[Records with modeling code]

* start *

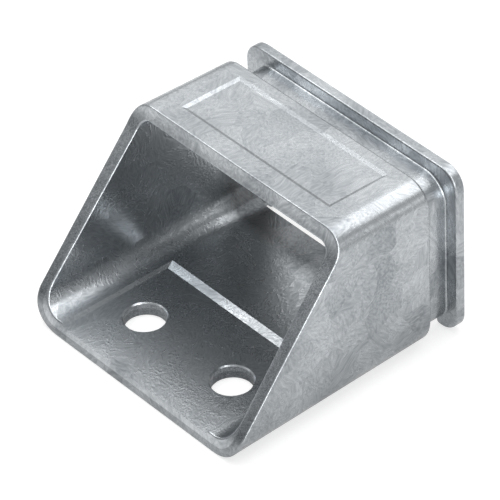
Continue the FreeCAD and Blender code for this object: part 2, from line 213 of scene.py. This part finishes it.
def galvanised_steel():
    material = bpy.data.materials.new("galvanised_steel")
    tree = empty_tree(material)
    surface = add_node(tree, "ShaderNodeTexCoord").outputs
    place = add_node(tree, "ShaderNodeVectorMath", {"operation": "SCALE", "Scale": 1 / MM},
                     {0: surface["Object"]})
    coords = add_node(tree, "ShaderNodeSeparateXYZ", {}, {0: place}).outputs
    facing = add_node(tree, "ShaderNodeSeparateXYZ", {}, {0: surface["Normal"]}).outputs

    # Where the metal differs: cut faces and the hollow; and where shade is painted: deep in the
    # hollow and on the foot outside
    slant = on_the_slant(tree, place, facing)
    hole_walls = on_hole_walls(tree, place, facing)
    cut = add_node(tree, "ShaderNodeMath", {"operation": "MAXIMUM"}, {0: slant, 1: hole_walls})
    inside = in_the_hollow(tree, coords)
    outside = add_node(tree, "ShaderNodeMath", {"operation": "SUBTRACT", 0: 1.0}, {1: inside})
    deep_shade = fade_in(tree, inside, coords["Y"], DEEP_SHADE_FADE_MM)
    # Painted shade on the outside, darker down to the foot, for the shadowed floor that it mirrors
    foot_shade = fade_in(tree, outside, coords["Z"], FOOT_SHADE_FADE_MM)

    # The patterns and the tone that they add up to
    level, feather = crystals_and_feathers(tree, place)
    cloud = add_node(tree, "ShaderNodeTexNoise", {"Scale": 1 / CLOUD_MM, "Detail": 3.0},
                     {"Vector": place})
    grain = add_node(tree, "ShaderNodeTexNoise", {"Scale": 1 / GRAIN_MM, "Detail": 2.0},
                     {"Vector": place})
    strokes = add_node(tree, "ShaderNodeMath", {"operation": "MULTIPLY_ADD", 1: CRYSTAL_SHARE},
                       {0: level, 2: feather})
    total = add_node(tree, "ShaderNodeMath", {"operation": "ADD"}, {0: strokes, 1: cloud})
    tone = add_node(tree, "ShaderNodeMapRange", {"From Min": TONE_DARK, "From Max": TONE_LIGHT},
                    {"Value": total})

    # Colour
    colour = add_node(tree, "ShaderNodeMix", {"data_type": "RGBA", COLOUR_A: linear(ZINC_DARK),
                                              COLOUR_B: linear(ZINC_LIGHT)}, {"Factor": tone})
    speckle = add_node(tree, "ShaderNodeMapRange",
                       {"From Min": GRAIN_LOW, "From Max": GRAIN_HIGH,
                        "To Min": SPECKLE_LOW, "To Max": SPECKLE_HIGH}, {"Value": grain})
    sheared = add_node(tree, "ShaderNodeMath", {"operation": "MULTIPLY"}, {0: cut, 1: speckle})
    # The sheared steel's tint, then painted shade deep in the hollow and painted shade on the foot
    for tint, where in ((SHEARED, sheared), (DEEP_SHADE, deep_shade), (FOOT_SHADE, foot_shade)):
        colour = add_node(tree, "ShaderNodeMix",
                          {"data_type": "RGBA", "blend_type": "MULTIPLY", COLOUR_B: linear(tint)},
                          {"Factor": where, COLOUR_A: colour.outputs[COLOUR_OUT]})

    # Roughness
    roughness = add_node(tree, "ShaderNodeMapRange",
                         {"To Min": ROUGH_DARK, "To Max": ROUGH_LIGHT}, {"Value": tone})
    for rougher, where in ((SHEARED_ROUGHER, cut), (DEEP_ROUGHER, deep_shade)):
        roughness = add_node(tree, "ShaderNodeMath", {"operation": "MULTIPLY_ADD", 1: rougher},
                             {0: where, 2: roughness})

    # Relief
    height = add_node(tree, "ShaderNodeMapRange",
                      {"To Min": OUTER_RELIEF_MM * MM, "To Max": INNER_RELIEF_MM * MM},
                      {"Value": inside})
    ridges = add_node(tree, "ShaderNodeBump", {"Strength": FEATHER_STRENGTH},
                      {"Height": feather, "Distance": height})
    grains = add_node(tree, "ShaderNodeBump",
                      {"Strength": GRAIN_STRENGTH, "Distance": GRAIN_RELIEF_MM * MM},
                      {"Height": grain, "Normal": ridges})

    shader = add_node(tree, "ShaderNodeBsdfPrincipled", {"Metallic": 1.0},
                      {"Base Color": colour.outputs[COLOUR_OUT], "Roughness": roughness,
                       "Normal": grains})
    add_node(tree, "ShaderNodeOutputMaterial", {}, {"Surface": shader})
    return material


def dress_bracket():
    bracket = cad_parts["bracket"]
    steel = galvanised_steel()
    for slot in bracket.material_slots:
        slot.material = steel


# The camera and the lamps look at the bracket from around it. Azimuths run from +X towards +Y.

def axes_from(azimuth, elevation):
    """Right, up and back, for something that looks in from this direction."""
    around, above = math.radians(azimuth), math.radians(elevation)
    right = Vector((-math.sin(around), math.cos(around), 0))
    back = Vector((math.cos(around) * math.cos(above), math.sin(around) * math.cos(above),
                   math.sin(above)))
    return right, back.cross(right), back


def add_looking(name, data, place, right, up, back):
    """An object for a camera or a lamp that stands at a place, with its axes along these."""
    item = bpy.data.objects.new(name, data)
    bpy.context.scene.collection.objects.link(item)
    item.matrix_world = Matrix.Translation(place) @ Matrix((right, up, back)).transposed().to_4x4()
    return item


# Camera: a long lens far away, at the angle that fits the photograph. The middle of the sleeve's
# back, AIM, stands this far right of the picture's middle and above it.
AZIMUTH = -39.354
ELEVATION = 38.900
ROLL = math.radians(-2.502)
DISTANCE = 1305.8 * MM
AIM = Vector((0, 54.7, 29.95)) * MM
AIM_RIGHT = 22.46 * MM
AIM_UP = 14.55 * MM
SENSOR_MM = 36.0
LENS_MM = 320.94


def place_camera():
    level, rise, back = axes_from(AZIMUTH, ELEVATION)
    right = math.cos(ROLL) * level + math.sin(ROLL) * rise
    up = math.cos(ROLL) * rise - math.sin(ROLL) * level
    place = AIM + DISTANCE * back - AIM_RIGHT * right - AIM_UP * up
    camera = add_looking("camera", bpy.data.cameras.new("camera"), place, right, up, back)
    camera.data.sensor_width = SENSOR_MM
    camera.data.lens = LENS_MM
    bpy.context.scene.camera = camera


# Studio: a white floor, a dim sky and softboxes. The floor's paint takes the shadow, and its glow
# adds the rest of its white, one level for the camera and one for what the metal mirrors.
CENTRE = Vector((0, 20, 25)) * MM
REACH = 1200 * MM
FLOOR_SIZE = 6.0
FLOOR_PAINT = "bebebe"
GLOW_SEEN = 0.68
GLOW_MIRRORED = 0.52
WHITE = "ffffff"
SKY_LEVEL = 0.48


def white_floor():
    bpy.ops.mesh.primitive_plane_add(size=FLOOR_SIZE, location=(0, 0, 0))
    floor = bpy.context.object
    floor.name = "floor"
    material = bpy.data.materials.new("white_floor")
    tree = empty_tree(material)
    paint = add_node(tree, "ShaderNodeBsdfDiffuse", {"Color": linear(FLOOR_PAINT)})
    ray = add_node(tree, "ShaderNodeLightPath").outputs
    seen = add_node(tree, "ShaderNodeMath", {"operation": "MULTIPLY", 1: GLOW_SEEN},
                    {0: ray["Is Camera Ray"]})
    mirrored = add_node(tree, "ShaderNodeMath", {"operation": "MAXIMUM"},
                        {0: ray["Is Glossy Ray"], 1: ray["Is Transmission Ray"]})
    mirrored = add_node(tree, "ShaderNodeMath", {"operation": "MULTIPLY", 1: GLOW_MIRRORED},
                        {0: mirrored})
    strength = add_node(tree, "ShaderNodeMath", {"operation": "MAXIMUM"}, {0: seen, 1: mirrored})
    glow = add_node(tree, "ShaderNodeEmission", {"Color": linear(WHITE)}, {"Strength": strength})
    both = add_node(tree, "ShaderNodeAddShader", {}, {0: paint, 1: glow})
    add_node(tree, "ShaderNodeOutputMaterial", {}, {"Surface": both})
    floor.data.materials.append(material)


def studio_sky():
    world = bpy.data.worlds.new("studio_sky")
    bpy.context.scene.world = world
    tree = empty_tree(world)
    sky = add_node(tree, "ShaderNodeBackground", {"Color": linear(WHITE), "Strength": SKY_LEVEL})
    add_node(tree, "ShaderNodeOutputWorld", {}, {"Surface": sky})


def softbox(name, azimuth, elevation, wide, high, radiance, lights_floor=False):
    """A rectangular lamp that fills these angles as the bracket sees it, at this brightness.

    One that doesn't light the floor is a reflector: the metal mirrors it, and the floor's shadow
    stays small.
    """
    lamp = bpy.data.lights.new(name, "AREA")
    lamp.shape = "RECTANGLE"
    lamp.size = 2 * REACH * math.tan(math.radians(wide / 2))
    lamp.size_y = 2 * REACH * math.tan(math.radians(high / 2))
    lamp.energy = radiance * math.pi * lamp.size * lamp.size_y
    right, up, back = axes_from(azimuth, elevation)
    box = add_looking(name, lamp, CENTRE + REACH * back, right, up, back)
    box.visible_diffuse = lights_floor


def light_the_studio():
    softbox("overhead", 0, 90, wide=60, high=60, radiance=1.8, lights_floor=True)

    # Reflectors for the photo's highlights. The roof mirrors the rear bank, and the rounded edge
    # beside it the rear top.
    softbox("rear_top", 80, 51, wide=46, high=18, radiance=1.5)
    softbox("rear_bank", 138, 36, wide=54, high=46, radiance=0.64)
    softbox("left_bank", 214, 47, wide=40, high=24, radiance=2.1)
    softbox("right_wall", 358, 32, wide=26, high=60, radiance=3.2)
    softbox("camera_low", 328, 12, wide=24, high=20, radiance=4.5)
    softbox("rear_right", 37, 18, wide=26, high=12, radiance=0.7)


place_camera()
dress_bracket()
white_floor()
studio_sky()
light_the_studio()
bpy.context.scene.view_settings.view_transform = "Standard"
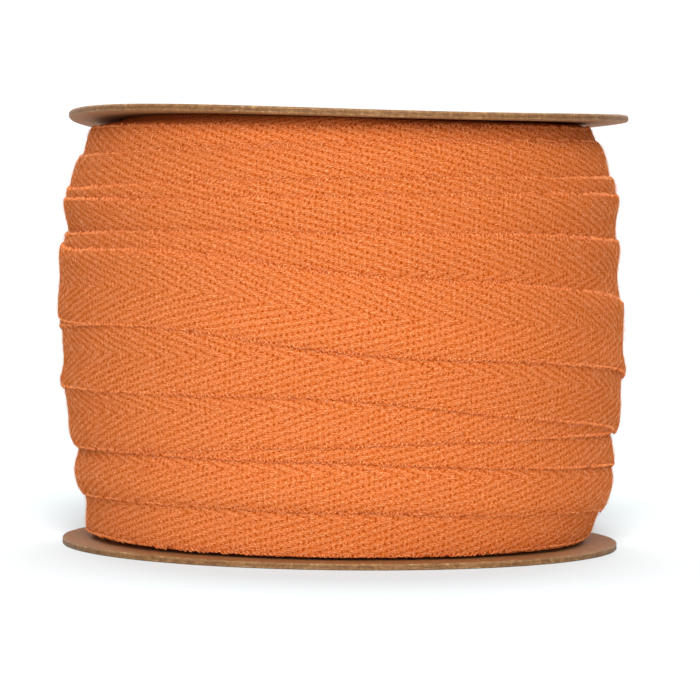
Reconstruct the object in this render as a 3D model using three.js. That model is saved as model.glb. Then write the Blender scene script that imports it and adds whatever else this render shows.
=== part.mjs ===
// A roll of cotton herringbone tape, cross-wound between two round boards.
// Millimetres, +Z up. The origin is the middle of the foot board's underside,
// and the side that faces -Y is the front.
import * as THREE from 'three';

// The two boards. The top one leans a little and is warped like a saddle.
const FOOT_RADIUS = 45;
const FOOT_THICKNESS = 0.95;
const TOP_RADIUS = 45.3;
const TOP_THICKNESS = 1.1;
const TOP_UNDERSIDE = 67.9;
const TOP_SHIFT = 0.65;
const TOP_LEAN = 0.32;
const TOP_WARP = 0.98;
const TOP_WARP_DEGREES = 18.5;
const BOARD_GAP = 0.3;

// The tape, and how softly it lies over the laps beneath it.
const TAPE_WIDTH = 11.8;
const TAPE_THICKNESS = 0.8;
const SELVEDGE_ROUND = 1.6;
const SELVEDGE_THICKNESS = 0.14;
const LAP_SOFTNESS = 1.3;
const LAP_SINK = 0.3;

// Above the highest lap the roll falls away under the top board, most at the sides.
const FRONT_RECESS = 0.3;
const SIDE_RECESS = 4.0;
const RECESS_RUN = 1.1;

// Fineness of the solids.
const COLUMNS = 90;
const ROLL_ROWS = 60;
const LEVEL_STEP = 0.2;
const STEP_WEIGHT = 5;
const TOP_RINGS = [0.4, 0.75];

// The hidden laps, from below the front ones: radius on the left and right, by height.
const HIDDEN_LAPS = [
  { height: 1, left: 40.8, right: 39.1 },
  { height: 4, left: 40.5, right: 39.5 },
  { height: 8, left: 40.5, right: 41.4 },
  { height: 12, left: 42.1, right: 42.3 },
  { height: 16, left: 41.5, right: 42.7 },
  { height: 24, left: 43.2, right: 43.1 },
  { height: 34, left: 44.6, right: 44.9 },
  { height: 43, left: 43.2, right: 43.8 },
  { height: 51, left: 42.5, right: 42.5 },
  { height: 57, left: 43.1, right: 41.2 },
  { height: 62, left: 41.6, right: 40.4 },
  { height: 66, left: 40.7, right: 39.7 },
  { height: 69, left: 40.0, right: 38.9 },
];

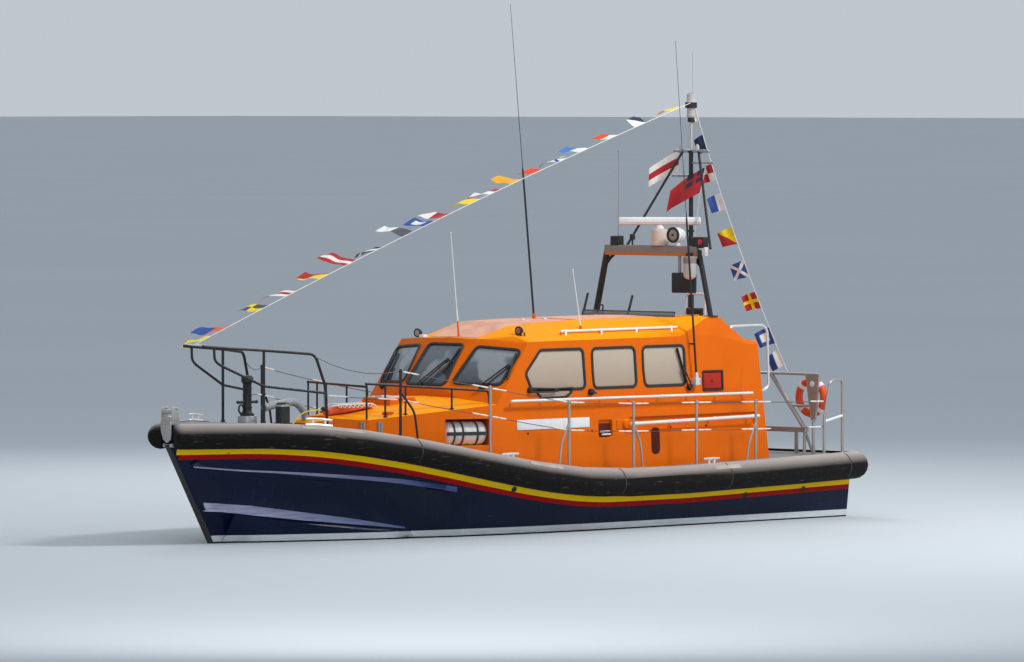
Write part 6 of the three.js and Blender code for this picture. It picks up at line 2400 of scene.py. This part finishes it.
@dataclass
class Upperworks:
    """The targa frame with its lamps and radar, the mast, and the aerials."""

    finish: Finishes
    x: float = -4.03
    mast_x: float = -4.86
    mast_y: float = 0.04
    radar_y: float = 0.14
    # How far the scanner is turned at rest, in degrees.
    radar_turn: float = 43.0
    beam: tuple[float, float] = (4.045, 4.19)

    def build(self) -> None:
        """Builds the upperworks."""
        self._targa()
        self._radar()
        self._searchlight()
        self._mast()
        self._whips()

    def _targa(self) -> None:
        """Makes the legs, the beam and what stands on it."""
        form = Form()
        low, high = self.beam
        roof = Skin("wheelhouse_roof", "wheelhouse_walls")
        for side, _ in SIDES:
            foot = roof.hit((self.x, side * 1.187, 3.6), (0, 0, -1))[0]
            form.tube([foot - Z * 0.01, (self.x, side * 0.93, high - 0.025)], 0.05 if side < 0 else 0.04, 22)
            form.box((-0.09, -0.075, -0.004), (0.09, 0.075, 0.014), 0.006, standing(foot, Z, X))
            form.tube(
                [(self.x, side * 1.0, 3.86), (self.x, side * 0.88, 3.99), (self.x, side * 0.79, low + 0.01)],
                0.026, 14, 0.1
            )
        form.done("targa_legs", self.finish.black_tube, "blackTube", node="targa_frame")
        beam = Form()
        section = rounded_outline([(-0.065, low), (0.065, low), (0.065, high), (-0.065, high)], 0.03, 4)
        beam.lofted(
            [
                [Vector((self.x + a, y, b)) for a, b in section]
                for y in (-0.95, -0.9, -0.45, 0.0, 0.45, 0.9, 0.95)
            ]
        )
        beam.done("targa_beam", self.finish.buff, "alloy")
        Form().box((self.x - 0.07, -0.94, low - 0.012), (self.x + 0.07, 0.94, low + 0.03), 0.01).done(
            "targa_beam_strip", self.finish.orange, "orange"
        )
        boxes = Form()
        for y0, y1 in ((-0.84, -0.65), (0.84, 1.09)):
            boxes.box((self.x - 0.06, y0, high - 0.03), (self.x + 0.06, y1, high + 0.14), 0.018, segments=3)
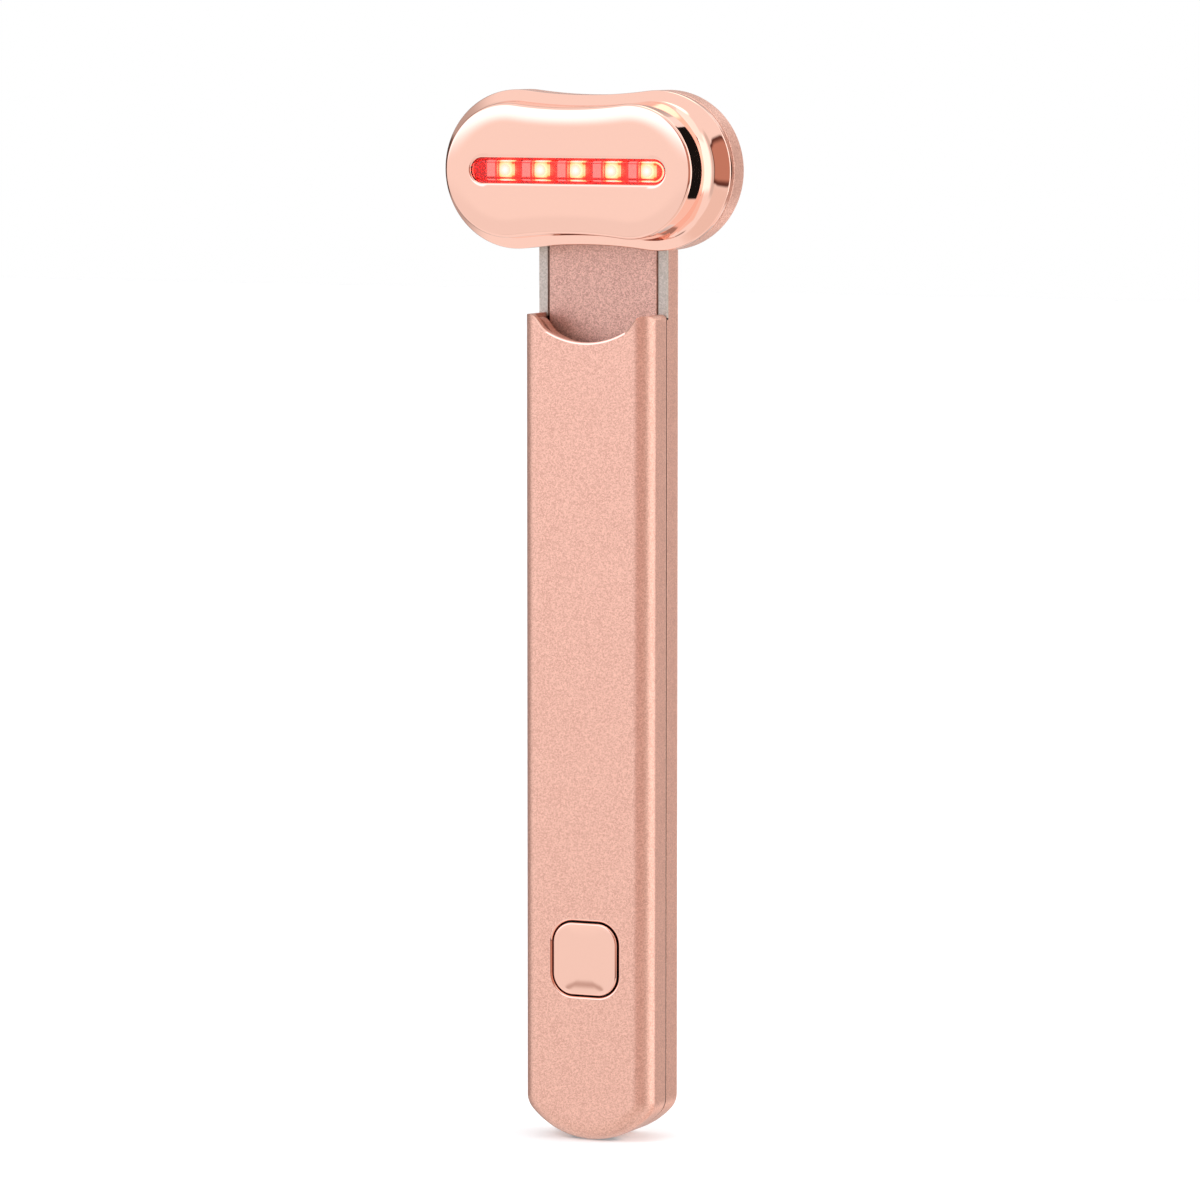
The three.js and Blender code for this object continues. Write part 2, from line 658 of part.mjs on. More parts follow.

* end *

### Written problem
Nothing beyond the lines starting at the line containing "Reconstruct the object" and ending at the line containing "const TOP_RINGS = [0.4, 0.75];" is to be reproduced; reproduce those lines exactly, both ends included.

### Answer for this exercise
Reconstruct the object in this render as a 3D model using three.js. That model is saved as model.glb. Then write the Blender scene script that imports it and adds whatever else this render shows.
=== part.mjs ===
// A roll of cotton herringbone tape, cross-wound between two round boards.
// Millimetres, +Z up. The origin is the middle of the foot board's underside,
// and the side that faces -Y is the front.
import * as THREE from 'three';

// The two boards. The top one leans a little and is warped like a saddle.
const FOOT_RADIUS = 45;
const FOOT_THICKNESS = 0.95;
const TOP_RADIUS = 45.3;
const TOP_THICKNESS = 1.1;
const TOP_UNDERSIDE = 67.9;
const TOP_SHIFT = 0.65;
const TOP_LEAN = 0.32;
const TOP_WARP = 0.98;
const TOP_WARP_DEGREES = 18.5;
const BOARD_GAP = 0.3;

// The tape, and how softly it lies over the laps beneath it.
const TAPE_WIDTH = 11.8;
const TAPE_THICKNESS = 0.8;
const SELVEDGE_ROUND = 1.6;
const SELVEDGE_THICKNESS = 0.14;
const LAP_SOFTNESS = 1.3;
const LAP_SINK = 0.3;

// Above the highest lap the roll falls away under the top board, most at the sides.
const FRONT_RECESS = 0.3;
const SIDE_RECESS = 4.0;
const RECESS_RUN = 1.1;

// Fineness of the solids.
const COLUMNS = 90;
const ROLL_ROWS = 60;
const LEVEL_STEP = 0.2;
const STEP_WEIGHT = 5;
const TOP_RINGS = [0.4, 0.75];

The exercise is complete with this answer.